▶ **SOURCE EXCERPT**
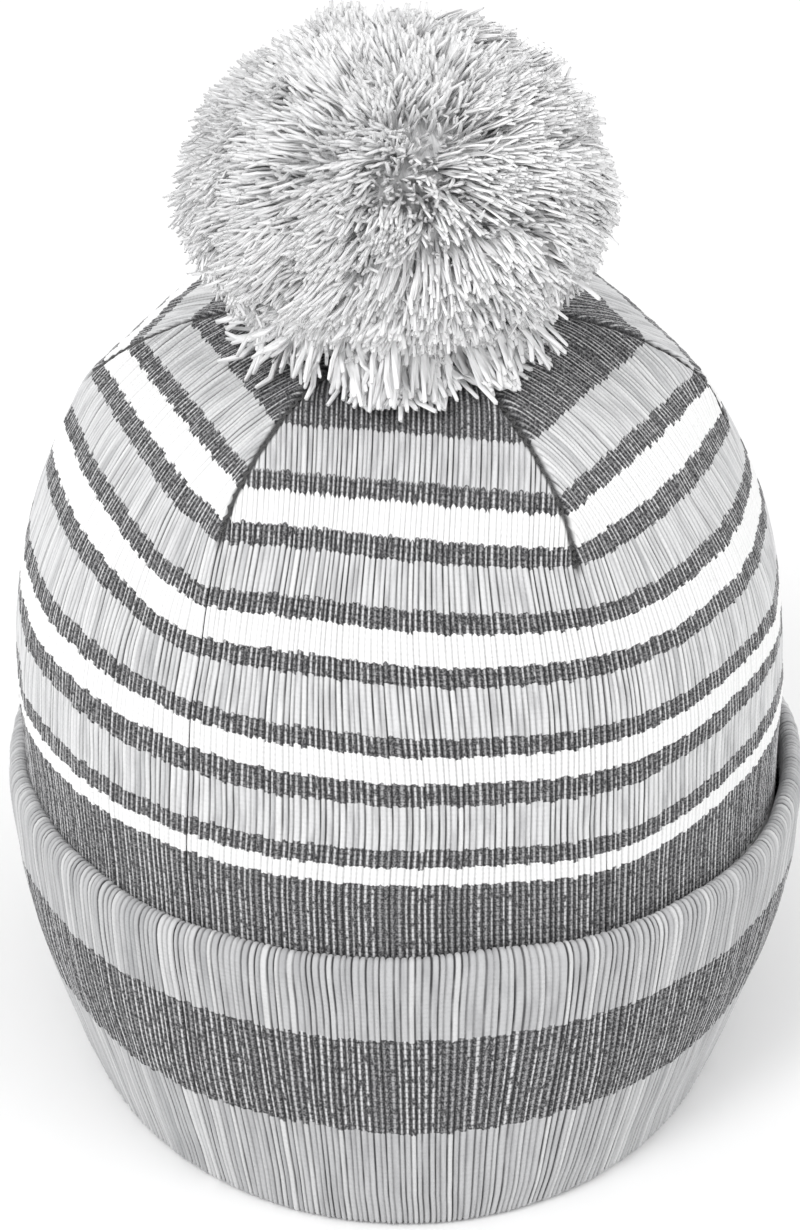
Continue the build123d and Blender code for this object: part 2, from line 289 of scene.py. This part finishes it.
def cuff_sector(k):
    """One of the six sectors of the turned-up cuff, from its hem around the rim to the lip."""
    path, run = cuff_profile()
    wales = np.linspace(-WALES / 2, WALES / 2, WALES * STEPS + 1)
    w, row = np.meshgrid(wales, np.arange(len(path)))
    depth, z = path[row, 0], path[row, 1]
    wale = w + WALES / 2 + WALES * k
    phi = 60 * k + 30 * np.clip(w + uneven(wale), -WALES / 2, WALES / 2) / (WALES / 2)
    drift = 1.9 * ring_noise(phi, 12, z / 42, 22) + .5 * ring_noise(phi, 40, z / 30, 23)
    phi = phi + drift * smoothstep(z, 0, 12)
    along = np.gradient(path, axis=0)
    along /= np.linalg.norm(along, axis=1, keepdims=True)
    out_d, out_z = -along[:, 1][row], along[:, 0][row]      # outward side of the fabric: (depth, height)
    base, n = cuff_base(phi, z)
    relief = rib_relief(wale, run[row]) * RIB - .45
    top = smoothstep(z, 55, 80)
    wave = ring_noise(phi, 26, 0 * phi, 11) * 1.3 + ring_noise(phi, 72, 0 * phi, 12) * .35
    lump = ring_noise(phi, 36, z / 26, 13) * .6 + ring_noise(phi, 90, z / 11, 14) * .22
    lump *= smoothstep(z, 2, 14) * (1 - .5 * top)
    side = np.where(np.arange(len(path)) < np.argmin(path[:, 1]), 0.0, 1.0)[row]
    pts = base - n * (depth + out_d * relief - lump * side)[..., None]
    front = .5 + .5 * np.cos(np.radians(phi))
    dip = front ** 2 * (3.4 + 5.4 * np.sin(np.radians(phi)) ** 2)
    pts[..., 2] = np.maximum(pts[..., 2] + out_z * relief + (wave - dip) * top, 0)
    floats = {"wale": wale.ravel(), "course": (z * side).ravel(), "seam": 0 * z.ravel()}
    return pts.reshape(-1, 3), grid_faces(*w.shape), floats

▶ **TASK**
Give every line of the material again, exactly as it reads.

▶ **EXERCISE SOLUTION**
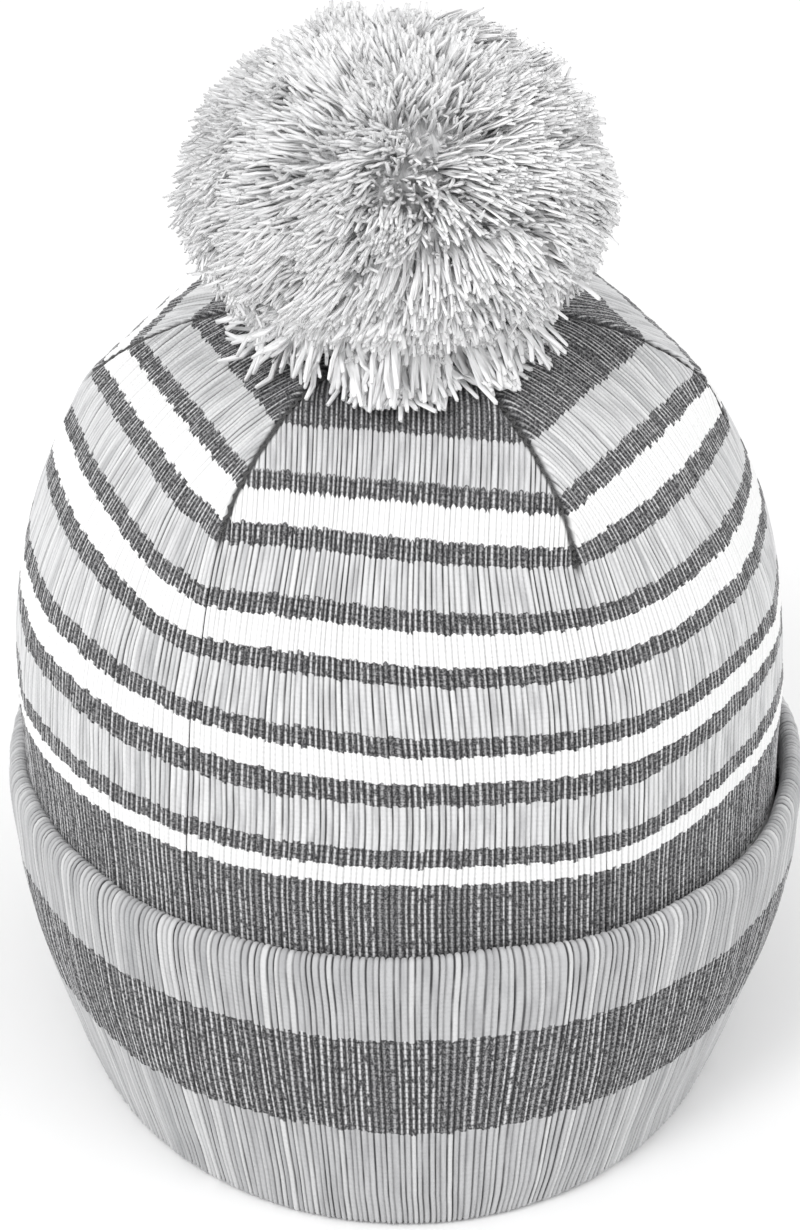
Continue the build123d and Blender code for this object: part 2, from line 289 of scene.py. This part finishes it.
def cuff_sector(k):
    """One of the six sectors of the turned-up cuff, from its hem around the rim to the lip."""
    path, run = cuff_profile()
    wales = np.linspace(-WALES / 2, WALES / 2, WALES * STEPS + 1)
    w, row = np.meshgrid(wales, np.arange(len(path)))
    depth, z = path[row, 0], path[row, 1]
    wale = w + WALES / 2 + WALES * k
    phi = 60 * k + 30 * np.clip(w + uneven(wale), -WALES / 2, WALES / 2) / (WALES / 2)
    drift = 1.9 * ring_noise(phi, 12, z / 42, 22) + .5 * ring_noise(phi, 40, z / 30, 23)
    phi = phi + drift * smoothstep(z, 0, 12)
    along = np.gradient(path, axis=0)
    along /= np.linalg.norm(along, axis=1, keepdims=True)
    out_d, out_z = -along[:, 1][row], along[:, 0][row]      # outward side of the fabric: (depth, height)
    base, n = cuff_base(phi, z)
    relief = rib_relief(wale, run[row]) * RIB - .45
    top = smoothstep(z, 55, 80)
    wave = ring_noise(phi, 26, 0 * phi, 11) * 1.3 + ring_noise(phi, 72, 0 * phi, 12) * .35
    lump = ring_noise(phi, 36, z / 26, 13) * .6 + ring_noise(phi, 90, z / 11, 14) * .22
    lump *= smoothstep(z, 2, 14) * (1 - .5 * top)
    side = np.where(np.arange(len(path)) < np.argmin(path[:, 1]), 0.0, 1.0)[row]
    pts = base - n * (depth + out_d * relief - lump * side)[..., None]
    front = .5 + .5 * np.cos(np.radians(phi))
    dip = front ** 2 * (3.4 + 5.4 * np.sin(np.radians(phi)) ** 2)
    pts[..., 2] = np.maximum(pts[..., 2] + out_z * relief + (wave - dip) * top, 0)
    floats = {"wale": wale.ravel(), "course": (z * side).ravel(), "seam": 0 * z.ravel()}
    return pts.reshape(-1, 3), grid_faces(*w.shape), floats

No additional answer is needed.